Sıcak hava yükselirken serin hava ondan boşalan yeri almak üzere harekete geçer.
İlerde kasırgaya dönüşecek ataleti olan bu sistem, okyanusun üzerinde yükseklerde durmaktadır. Ama altında dünya dönmeye devam etmektedir. Yerçekimi bu sistemi dünya ile birlikte döndürmek için yeterli değildir. Buna Coriolis etki denir.
Dünyanın kendi etrafında dönmesi, yukarı doğru yükselmekte olan sıcak havanın sarmal (spiral) şeklini almasına neden olur. Dünya kendi etrafında döndüğü için yukarı doğru yükselen sıcak hava bunu ancak düz olarak değil de, sarmal olarak yapabilir.
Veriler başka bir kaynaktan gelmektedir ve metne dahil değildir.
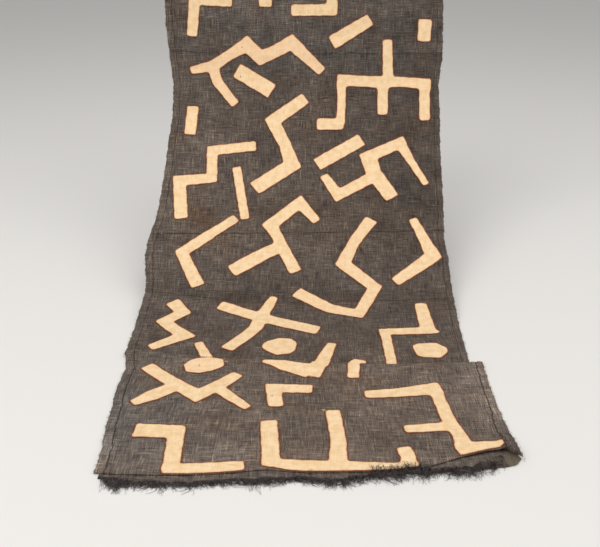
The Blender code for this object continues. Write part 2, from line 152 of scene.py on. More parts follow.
# Each strand: its points, the greatest length, how far it curls aside (mm) and how much it winds (radians)
STRAND_STEPS = 7
LONGEST_STRAND = 30.0
CURL = (0.8, 3.2)
CURL_TURNS = (4.0, 11.0)
STRAND_ENDS = (235.0, 275.0)

# Stray strands that curl back over the front edge: from across, to across (mm), how many
STRAYS = [(94, 168, 60), (5, 9, 5), (-262, -180, 4)]

# The rise of the front panel over the panel it laps, over the strip and at its right corner (mm)
GAP = 0.3
SEAM_GAP = 0.04
LAP_DEPTH = 13.0
LAP_LIFT = 2.6
LAP_LEVEL = 16.0
LAP_SLOPE = 14.0
STRIP_THICK = 1.2
STRIP_RISE = (1258.0, 1288.0)
CORNER_LIFT = 5.0
CORNER_ACROSS = (170.0, 300.0)
CORNER_DOWN = (1235.0, 1320.0)

# The rise of the hanging cloth: creases along two seams, and curled, wavy side edges (mm)
CREASES = [(229, 2.0, 28), (661, 2.0, 24)]
HALF_WIDTH = 300.0
EDGE_CURL = 3.0
EDGE_RIPPLE = 1.6
RIPPLE_PITCH = 168.0
STILL = (860.0, 940.0)

# Soft folds: both ends (across, down), height and half width (mm)
FOLDS = [
    ((-300, 258), (-170, 240), 1.5, 11),
    ((-296, 318), (-205, 306), 1.1, 10),
    ((300, 268), (196, 248), 1.2, 11),
    ((-318, 688), (-196, 672), 1.6, 13),
    ((-320, 742), (-236, 724), 1.1, 11),
    ((292, 704), (176, 682), 1.3, 12),
    ((-40, 452), (150, 470), 0.8, 22),
    ((-60, 905), (130, 926), 0.9, 18),
    ((-250, 1118), (-120, 1148), 0.8, 15),
    ((176, 1176), (290, 1206), 0.9, 14),
    ((-120, 1292), (20, 1280), 0.7, 16),
    ((-280, 1316), (-220, 1270), 0.9, 12),
]
COCKLE = 0.5
COCKLE_PITCH = 96.0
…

Sıcak hava yükselirken hız kazanır ve rüzgarlar alçak basınç merkezi etrafında giderek artan bir hızla dönmeye başlarlar. Bu sırada tropikal alçak basınç önce tropikal depresyona, ardından da kasırgaya dönüşür.
Kasırgaların çapı birkaç yüz km ile birkaç bin km arasında değişir. İyice organize olan kasırgaların merkezinde yaklaşık 50 km çapında, rüzgarların olmadığı güneşli, alçak basınçlı, sakin bir hava vardır. Ama onun çevresindeki rüzgarların hızı saatte 200 km'yi geçebilir.
Görüldüğü üzere kasırgalarda çesitli düzensizlikler bir araya gelerek bir düzen oluşturmaktadır. Önce hava ısınmakta ve nemden zenginleşmektedir. Bu durum yörede atmosferik basıncın düşmesine neden olmaktadır. Rutubetli havada atmosferik basınç kuru havadan düşüktür. Dünyanın kendi ekseni etrafında dönmesi, yükselmekte olan sıcak havanın sarmal bir şekil almasından sorumludur. Bu sarmal şekil rüzgarların sıcak hava ve rutubetten dolayı oluşan alçak basınç merkezi etrafında giderek artan bir hızla dönmesine neden olacaktır. Bu etmenlerin her biri diğerlerinden bağımsızdır. Ama kasırgalarda bir araya gelmektedirler.
Canlılarda da aynı paradigma kendini tekrarlar.
Canlı hücreler santral bir otoriteden yoksun kendiliğinden örgütlenmenin, ilginç bir örnegini simgelerler. Hiçbir hücrede canlı diyebileceğimiz, hatta canlılıktan direkt olarak sorumlu bir molekül yoktur. Hücreler santral bir otoriteden yoksundurlar. Ne DNA canlıdır, ne de RNA ve enzimler canlıdırlar. Ama onlar bir araya gelince hücre canlılık kazanmaktadır. Onlar diğer hücresel öğelerle birlikte kendiliğinden örgütlenmenin ilginç bir örneğini oluştururlar. Çoğu birbirlerinden bağımsız olarak işlev yapan çok sayıda molekül, bir hücrede bir araya gelmişler ve ona canlılık kazandırmışlardır. Canlı ve cansız varlıklar benzer şekilde örgütlenmektedirler.